Monotheism, which is the belief that there is “one god”, is the belief system of the three major religions, Judaism, Christianity, and Islam. Yahweh , or Jehovah, is usually named as the original monotheistic diety. He’s the one who dictates to Moses that “thou shalt have no other gods before me.” He is usually pegged as the “father” of Jesus Christ. and the supreme being who gives Muhammad his recitations in the caves behind the city of Mecca. Before Yahweh became supreme, however, there were many gods and goddesses worshipped by the peoples of Europe and Asia.

Buddha began his life on the continent of India as Prince Siddharta. He was next in line for the throne of his particular city state, and until he was about 30, he was pampered and secluded, kept behind the castle walls, so to speak, by his father the king. He got married, and sired a son. In the east at this time, there were also many gods and goddesses, part of the Vedic religion. (Some of these gods and goddesses later become part of Hinduism.) The uppermost caste of Indian life at the time were the Bhramins, who could communicate witth the gods, and acted as the intermediaries between the race of gods and the race of men.

Prince Siddharta left the palace a few times, and each time he witnessed signs that there was a more sorrowful world which existed outside. He encountered old age, and sickness, and death. These concepts were foreign to him, and they bothered him. He left the palace, abandoning the crown, his family, and his destiny, to pursue the road to enlightenment, and to answer the question of why there was suffering and grief in the world.
For six years, he searched. He became the apprentice to various gurus, and practiced such accepted spiritual conceits as asceticism. He was better than his gurus at anything he attempted. Yet still he could  not find the answer to his questioning nature. One day, he sat at the foot of the Bodhi tree, and there he gained the wisdom that he later taught in his travels. All is one. We are all enlightened. The world exists. The plethora of gods and goddesses are moot. Everything is connected. Suffering and grief exist naturally, and we can’t have happiness without sadness. When his teachings became known, and when his disciples began spreading his words, he began to be idolized and worshipped as the Buddha, the awakened one. Buddha taught, however, that actually we are ALL Buddha. We are all enlightened. Some of us do not know this however, and for those, there are still questions.
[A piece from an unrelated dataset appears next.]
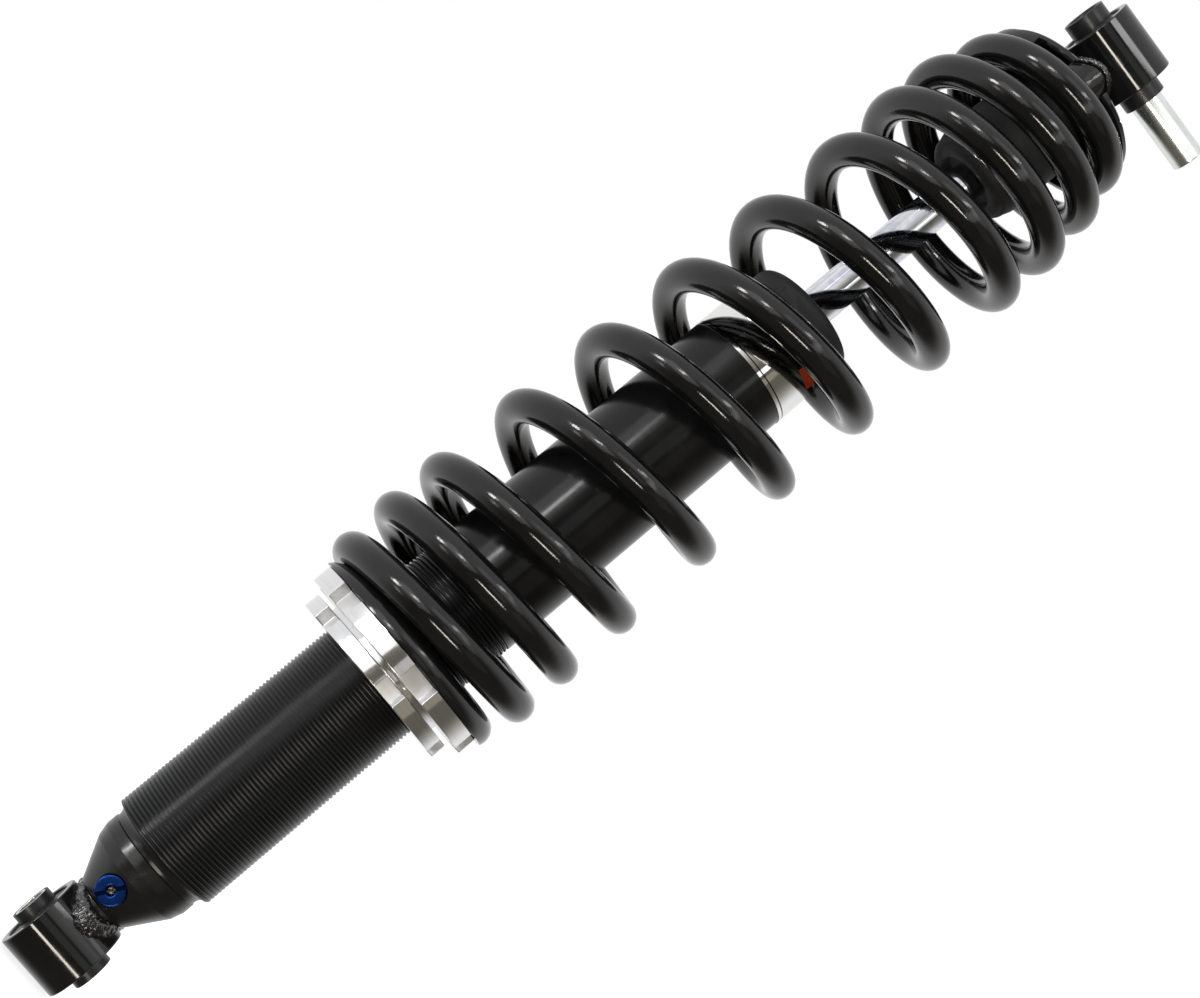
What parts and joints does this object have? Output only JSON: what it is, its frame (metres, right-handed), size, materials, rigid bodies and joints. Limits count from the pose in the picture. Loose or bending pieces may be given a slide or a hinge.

Similarly, I began my search for enlightenment back when I was young. I was in high school when I really began to question the teachings of the Baptist church in which I was brought up. I always say that I gained my first epiphany under my own Bodhi tree, an apricot tree in the back yard of our house, when I was 12 years old. I realized that the long summers of youth would not go on forever. I realized that each moment is special, and should be cherished.

When the Buddha was still Prince Siddharta, he looked at the ground and contemplated the ants during the planting festival. He realized that when the ground was tilled, the complete colony of ants would be destroyed. When I was a kid, my father put a new driveway alongside our house, and I can clearly remember contemplating the earthworms, and realizing that when my father overturned the soil to prepare the driveway, he would in essence destroy the whole ecosystem of the worm world.

These realizations are that life, no matter who seemingly small and inconsistent, is special. Everything is connected, and when we disturb part, in effect the ripples disturb a lot more. However, this is also part of existence. In the animal world, there are predators and there is food. The food cannot question this, and it is as it should be.

I will be 60 in a few years. (The Buddha lived to be about 80) I’ve been “preaching” about the Universal Mind for almost 40 years. As I study religion, I find that a lot of what I believe is not new, and I never claimed that it was. The ideas I know to be true are ideas which have been known by those Lakota Indians, and by the Buddhists many many years ago. In the case of the Buddhists, longer ago than Judaism or Christianity, or Islam. Of course, over the years, there has been idolization of the Buddha and there are lots of rituals associated with the religion. I’m sure the chanting comes to mind most vividly. Buddha wouldn’t have minded perhaps, but when he walked the earth, he turned his back on the ritualistic practices of the Vedic religion then popular.
The Universal Mind is the collective. It isn’t a religion, per se. There are no church buildings or collection plates. It is an ideology and a philosophy which has been around “universally”. As with Buddhism and the pantheistic beliefs, the idea of a singular god is moot, as is the “creation story.” For the most part, all creation stories are myths. Mankind needs to know he had a “beginning”. He certainly knows he has an ‘end”. The Universal Mind teaches that this search for a creation is moot. The ‘ending” is also the beginning, as physical death brings us the final realization and opens the “doors to perception”. Everything is. Everything was. And Everything shall be.
For me, it’s that simple.

Yes, I’ll continue to sturdy religion and spiritual beliefs. Yes, I’ll continue to pray to dieties like Jesus Christ. But in the end, I know that the godhead is made up of you, me, and everything, and time is only a convention invented by man. We are part of the earth we live upon, and it is a part of the galaxy in which it spins.
And the galaxy is part of the Universal Mind. As it always has been, and will continue to be, even as we humans are born, and search for answers, and die, and find them.